Our then mayor, Harry Greenacre, said the guest list “shows that Yarmouth has the sympathy of the whole of Norfolk and Suffolk. It also shows that as far as East Anglia is concerned, Yarmouth is not considered simply a little fishing village. I have lived here long enough to see the development of the borough as the most up-to-date and popular resort on the East Coast.”

A fanfare of bugles greeted the civic party as it passed through the Marina gates, and the mayor told the packed audience that as a youngster he had built castles out of the sand the new attraction had replaced.

Beach committee chairman Percy Ellis described the £42,000 (the equivalent of nearly £2 million today) amenity as “one of the most wonderful sights on the East Coast.” And he added: “In the auditorium is the nucleus of something the town has been wanting for many years – a conference hall. We have only to provide a roof and we have it!”

That ambitious vision never materialised. When the formalities were over, the first performance took place, a concert party, orchestra, soloists and “BBC entertainers.”

Also in the scrapbook was a two-page spread from wonderfully named The Municipal Engineering, Sanitary Record and Municipal Motor magazine in 1932, recording the borough’s progress over the previous four years. It was taken from a paper written by A H Pavitt, the council’s chief engineering assistant, for a meeting in Yarmouth of the Eastern District of the Institution of Municipal and County Engineers.

One project was a 1000 yard extension of the sea wall, plus 11 groynes, from the south beach to the harbour’s mouth, necessitated by severe erosion. Piles were driven 14ft into sand and shingle. The year-long job was done by direct labour and cost £63,000.

He also wrote about a bypass from Caister Road to North Quay (Lawn Avenue) - “the only route for traffic passing through the town between Gorleston and Caister”. Many difficulties had to be overcome “owing to the boggy nature of this land.”

Another important task was remodelling the 30-year-old refuse destructor on Caister Road so everything was handled mechanically from the time the dustmen’s lorries were tipped into a hopper. Previously nothing had been salvaged.

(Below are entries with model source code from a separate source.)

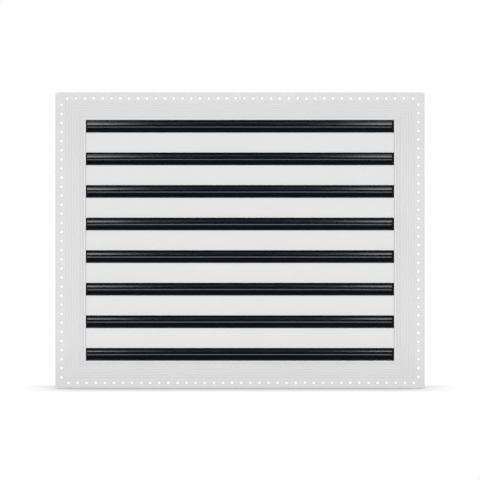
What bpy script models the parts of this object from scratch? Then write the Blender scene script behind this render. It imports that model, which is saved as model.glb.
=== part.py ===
"""Plaster-in linear slot diffuser with two pivoting deflector blades in each slot.

Metres, +Z up, face towards -Y. The origin is the centre of the flange's back plane, where the
flange lies on the board. Outlines are drawn in their own plane and extruded along the third axis.
"""

from math import asin, cos, degrees, pi, radians, sin, sqrt

import bmesh
import bpy
from mathutils import Matrix, Vector

MM = 0.001

# Core: slots and the flat bars between them
SLOT_COUNT = 8
SLOT_HEIGHT = 19.0 * MM
SLOT_LENGTH = 463.0 * MM
BAR_HEIGHT = 30.0 * MM
END_STRIP = 4.5 * MM

# Frame extrusion: d is the distance inwards from the outer edge
FLANGE_WIDTH = 41.5 * MM
FLANGE_T = 1.6 * MM
LAND_PROUD = 1.5 * MM
LAND_WIDTH = 4.5 * MM
LIP_T = 1.8 * MM
LIP_WIDTH = 8.0 * MM
NECK_DEPTH = 52.0 * MM
NECK_T = 1.6 * MM
GROOVE_COUNT = 6
GROOVE_PITCH = 4.2 * MM
GROOVE_WIDTH = 1.0 * MM
GROOVE_DEPTH = 0.6 * MM
HOLE_RADIUS = 2.1 * MM
HOLE_INSET = 9.0 * MM
HOLE_PITCH = 13.45 * MM
HOLE_CORNER = 17.5 * MM
EDGE_CHAMFER = 0.5 * MM

# Corner keys and their channel on the neck
KEY_WIDTH = 12.0 * MM
KEY_T = 1.5 * MM
KEY_LEG = 35.0 * MM
CHANNEL_START = 20.0 * MM
CHANNEL_WALL = 1.2 * MM
CHANNEL_LIP = 2.5 * MM

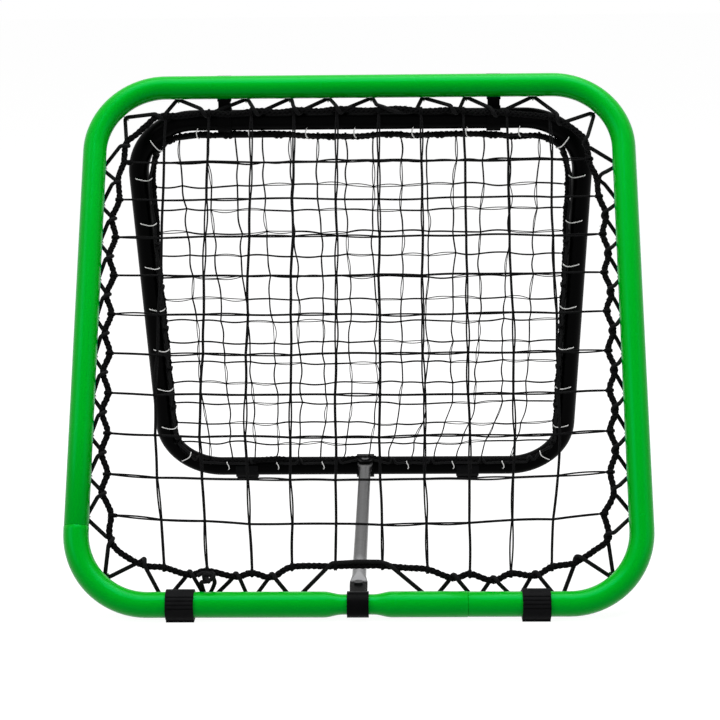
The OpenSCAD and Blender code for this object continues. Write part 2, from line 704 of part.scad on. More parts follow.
module stay_pivot_collar() {
    half = collar_w / 2;
    color(black) stay_place() difference() {
        union() {
            bar_x(-half, half, collar_r);
            translate([0, 0, collar_r - tab_t]) tab(stay_flat_w, rivet_y, stay_flat_w / 2);
        }
        bar_x(-half - 1, half + 1, rear_r + run_gap);
        translate([0, -rivet_y, 0]) cylinder(r = rivet_r + fit_gap, h = 2 * collar_r);
    }
}

module stay_rivet() {
    low = stay_rise - stay_flat_t / 2 - fit_gap;
    high = collar_r + fit_gap;
    color(steel) stay_place() translate([0, -rivet_y, 0]) {
        translate([0, 0, low - 1]) cylinder(r = rivet_r, h = high - low + 2);
        translate([0, 0, high]) cylinder(r = rivet_r + 2, h = 1.8);
        translate([0, 0, low - 1.8]) cylinder(r = rivet_r + 1.5, h = 1.8);
    }
}

echo(rear_lean = rear_lean, span = span, stay_len = stay_len, stay_tilt = stay_tilt,
    front_y0 = front_y0, rear_y0 = rear_y0, front_z0 = front_z0, rear_z0 = rear_z0,
    hinge_y = front_y0 + hinge_y, hinge_z = hinge_z, fold_angle = fold_angle);

front_main_tube();
front_lower_tube();
front_foot_left();
front_foot_right();
front_hooks();
front_elastic();
front_border_rope();
front_net();
stay_socket();
stay_peg();
hinge_bracket_left();
hinge_bracket_right();
hinge_screws();
rear_tube();
rear_foot_left();
rear_foot_right();
rear_hooks();
rear_elastic();
rear_border_rope();
rear_net();
stay_tube();
stay_pivot_collar();
stay_rivet();
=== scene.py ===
import json
import math
import random

import bmesh
import bpy
from mathutils import Matrix, Vector, noise


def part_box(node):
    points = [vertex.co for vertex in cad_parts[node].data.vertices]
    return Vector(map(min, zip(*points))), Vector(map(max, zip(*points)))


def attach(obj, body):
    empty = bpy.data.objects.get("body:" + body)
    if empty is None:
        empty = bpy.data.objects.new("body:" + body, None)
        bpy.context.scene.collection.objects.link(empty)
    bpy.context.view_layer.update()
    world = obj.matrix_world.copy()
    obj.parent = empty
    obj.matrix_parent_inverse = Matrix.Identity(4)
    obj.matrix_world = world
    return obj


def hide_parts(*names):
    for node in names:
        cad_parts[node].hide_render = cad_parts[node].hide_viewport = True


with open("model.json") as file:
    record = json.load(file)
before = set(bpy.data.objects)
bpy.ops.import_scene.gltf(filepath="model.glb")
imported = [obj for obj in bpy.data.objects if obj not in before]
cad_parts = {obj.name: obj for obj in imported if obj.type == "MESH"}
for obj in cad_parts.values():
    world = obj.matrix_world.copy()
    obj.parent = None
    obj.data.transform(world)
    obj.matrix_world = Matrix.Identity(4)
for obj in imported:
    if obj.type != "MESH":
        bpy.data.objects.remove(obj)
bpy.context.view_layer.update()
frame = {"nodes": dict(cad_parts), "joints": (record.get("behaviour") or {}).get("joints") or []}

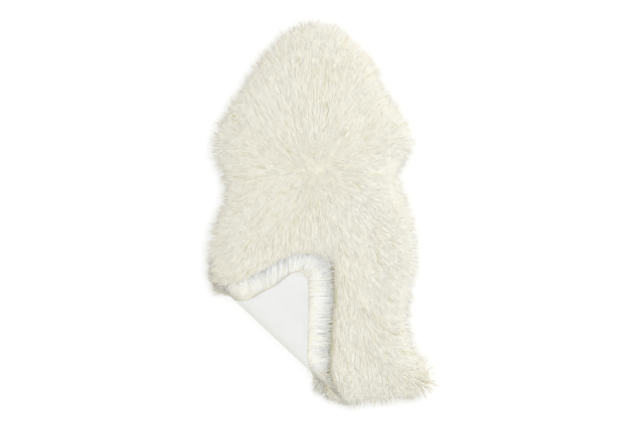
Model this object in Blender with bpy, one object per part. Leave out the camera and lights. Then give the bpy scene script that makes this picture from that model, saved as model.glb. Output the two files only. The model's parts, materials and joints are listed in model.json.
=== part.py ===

During the four years the corporation bought 200 acres of land with an 1800ft cliff-top frontage at the extreme southern end of the borough, but developing it as a housing estate necessitated the provision of an outfall sewer down the cliff face to the lower promenade and along the entire parade to the rear of the sea wall as far as the mouth of the river where it would discharge into the water and be carried out to sea on ebb tides. Unemployed men were engaged to build the mile-long outfall which cost £21,200.

The refuse destructor – hit by a German bomb during the war, leaving only its chimney standing – has long gone.

The Gorleston sewer outfall was probably replaced by the major upgrade and modernisation scheme a few years ago. We walk along the southern end of Yarmouth promenade and drive along Lawn Avenue without thinking of their origins.

But the reinforced concrete Caister water tower, built during that four-year period, remains a significant landmark today at 162ft high, visible at a distance from land, air and sea. During the war it was painted in camouflage colours, I recall.

The scrapbook cutting from that municipal journal reports that it was built for the Great Yarmouth Waterworks Company and “is the largest of its type in the country.” Inside were two tanks with a total capacity of three-quarters of a million gallons.

“Water-tightness in the tanks is attained solely by careful use of the natural constituents of concrete, no waterproofing medium being added to the cement, sand and shingle. This result is only made possible by using extreme care in the selection of aggregates which are graded to give maximum density,” wrote the author.

Ownership of the water tower has presumably changed down the decades but I am sure it continues to provide many households with fresh water eight decades later.